When TV broadcast an image of a half-naked man floating in the water, a shirt partially covering his head, many of the family members screamed and wailed uncontrollably. One middle-aged man collapsed and had to be carried out on a stretcher.
Their horror was captured by cameras on the other side of windows into the waiting room. Officials blacked out the glass later Tuesday evening.
Around 125 family members were planning to travel Wednesday to Pangkalan Bun to start identifying their loved ones. Body bags and coffins have been prepared at hospitals there. Dozens of elite military divers will join the massive search. They were desperate to search the water ahead of approaching rough weather.
The crash caps an astonishingly tragic year for air travel in Southeast Asia, and Malaysia in particular. Malaysia-based AirAsia's loss comes on top of the mystery surround Malaysia Airlines Flight 370 in March with 239 people aboard, and the downing of Malaysia Airlines Flight 17 in July over Ukraine, which killed all 298 passengers and crew.
Nearly all the passengers and crew are Indonesians, who are frequent visitors to Singapore, particularly on holidays.
Haidar Fauzie, 60, said his youngest child and only daughter, Khairunnisa Haidar, was a flight attendant who had worked with AirAsia for two years.
On learning about the crash, he struggled to console his grieving wife. They last saw their child six weeks ago, when she returned home on holiday.
"From the start, we already knew the risks associated with being a stewardess," Fauzie said. "She is beautiful and smart. It has always been her dream to fly. We couldn't have stopped her."
AirAsia group CEO Tony Fernandes, the airline's founder and public face and a constant presence in Indonesia since the tragedy started unfolding, said he planned to travel to the recovery site on Wednesday.
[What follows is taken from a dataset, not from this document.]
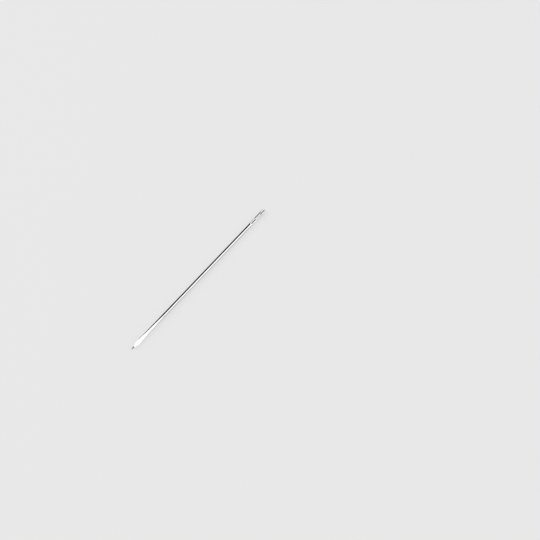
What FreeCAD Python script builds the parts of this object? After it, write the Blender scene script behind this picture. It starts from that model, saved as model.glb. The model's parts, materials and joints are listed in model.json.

"I have apologized profusely for what they are going through," he said of his contact with relatives. "I am the leader of this company, and I have to take responsibility. That is why I'm here. I'm not running away from my obligations."
The jet's last communication indicated the pilots were worried about bad weather. They sought permission to climb above threatening clouds but were denied because of heavy air traffic. Four minutes later, the jet disappeared from the radar without issuing a distress signal.
The plane's cockpit voice and flight data recorders, or black boxes, have yet to be recovered. Scott Hamilton, managing director of aviation consultancy Leeham Co., said in a post on his website that autopsies may provide some of the earliest clues about what happened.
"If death was due to blunt-force trauma, this could suggest passengers were alive upon impact with the water," he wrote. "If death came from other circumstances, this could suggest an explosive decompression and in-flight break up occurred."
Several countries rushed to Indonesia to help with search and recovery efforts.
The United States said it was sending the USS Sampson destroyer, joining at least 30 ships, 15 aircraft and seven helicopters in the search for the jet.
State Department spokesman Jeff Rathke told CBS News: "Our embassy in Jakarta is in close touch with the Indonesian National Search and Rescue Agency. We stand ready provide additional assistance as available pending their requests."
Sources have told CBS News that because Airbus is based in France, both officials with the airlines and investigators from the French government were expected to assist in the investigation.
A Chinese frigate was on the way. Singapore said it was sending two underwater beacon detectors to try to pick up pings from the plane's all-important cockpit voice and flight-data recorders. Malaysia, Australia and Thailand are also involved in the search.